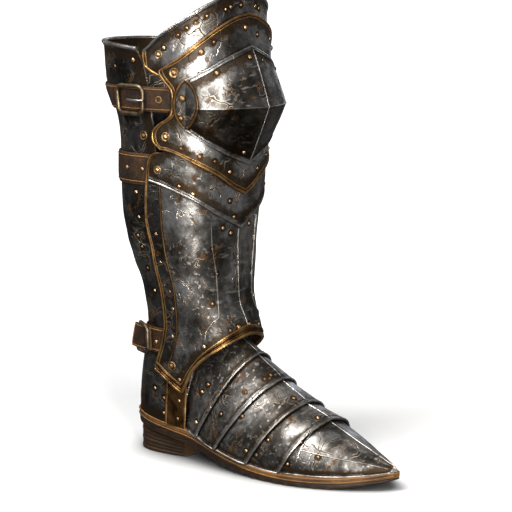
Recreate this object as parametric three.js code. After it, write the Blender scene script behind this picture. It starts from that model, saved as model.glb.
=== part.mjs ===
// Armoured boot: a greave closed round the lower leg, a knee cop with its lames
// above it, and a sabaton on a leather sole below it.
// Millimetres, +Z up. The toe points along -Y, the buckles are on the -X side.
// The origin is on the floor, under the middle of the leg.

import * as THREE from 'three';

// Named sizes
const legHeight = 505;
const kneeHalfWidth = 67;
const shinDepth = 66;
const calfDepth = 94;
const legCentreShift = 25;
const keelRise = 2.4;
const keelTurn = 16;

const footLength = 285;
const instepHeight = 138;
const ballHalfWidth = 50;
const heelBack = 46;
const soleHalfWidth = 56.5;
const heelHalfWidth = 33.5;
const heelHeight = 44;
const weltThick = 5;
const copPoint = 24.5;

const plate = 1.6;
const leather = 2.2;
const gap = 0.3;
const play = 0.8;
const strapRoom = 3.6;
const lameStep = 3.4;

// Each layer of the leg starts one clear step outside the layer below it
const layer = { calf: 0 };
layer.strap = layer.calf + plate + play;
layer.shell = layer.calf + plate + strapRoom;
layer.lowerLame = layer.shell + plate + play;
layer.kneePlate = layer.lowerLame + plate + play;
layer.cop = layer.kneePlate + plate + play;
layer.rondel = layer.cop + plate + play;

// Materials
function finish(name, color, roughness, metalness) {
  const material = new THREE.MeshStandardMaterial({ color, roughness, metalness });
  material.name = name;
  return material;
}
const steel = finish('steel', 0x6f6a66, 0.42, 0.9);
const darkSteel = finish('dark_steel', 0x4a4643, 0.5, 0.9);
const brass = finish('brass', 0xa9803f, 0.4, 0.9);
const strapLeather = finish('strap_leather', 0x5d3a22, 0.7, 0);
const soleLeather = finish('sole_leather', 0x6b4429, 0.75, 0);

// Smooth value of one column of a table, read along another column
function along(table, key, column, at) {
  const last = table.length - 1;
  const rising = table[last][key] > table[0][key];
  const rows = rising ? table : [...table].reverse();
  if (at <= rows[0][key]) return rows[0][column];
  if (at >= rows[last][key]) return rows[last][column];
  let i = 0;
  while (rows[i + 1][key] < at) i += 1;
  const slope = (k) => {
    const a = rows[Math.max(k - 1, 0)];
    const b = rows[Math.min(k + 1, last)];
    return (b[column] - a[column]) / (b[key] - a[key]);
  };
  const p = rows[i];
  const q = rows[i + 1];
  const span = q[key] - p[key];
  const t = (at - p[key]) / span;
  const t2 = t * t;
  const t3 = t2 * t;
  return (2 * t3 - 3 * t2 + 1) * p[column] + (t3 - 2 * t2 + t) * span * slope(i)
    + (3 * t2 - 2 * t3) * q[column] + (t3 - t2) * span * slope(i + 1);
}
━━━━
● WHAT IS ASKED:
Collect the lines of the data that carry the word "starts".

● RESULT FOR THIS EXERCISE:
Recreate this object as parametric three.js code. After it, write the Blender scene script behind this picture. It starts from that model, saved as model.glb.
// Each layer of the leg starts one clear step outside the layer below it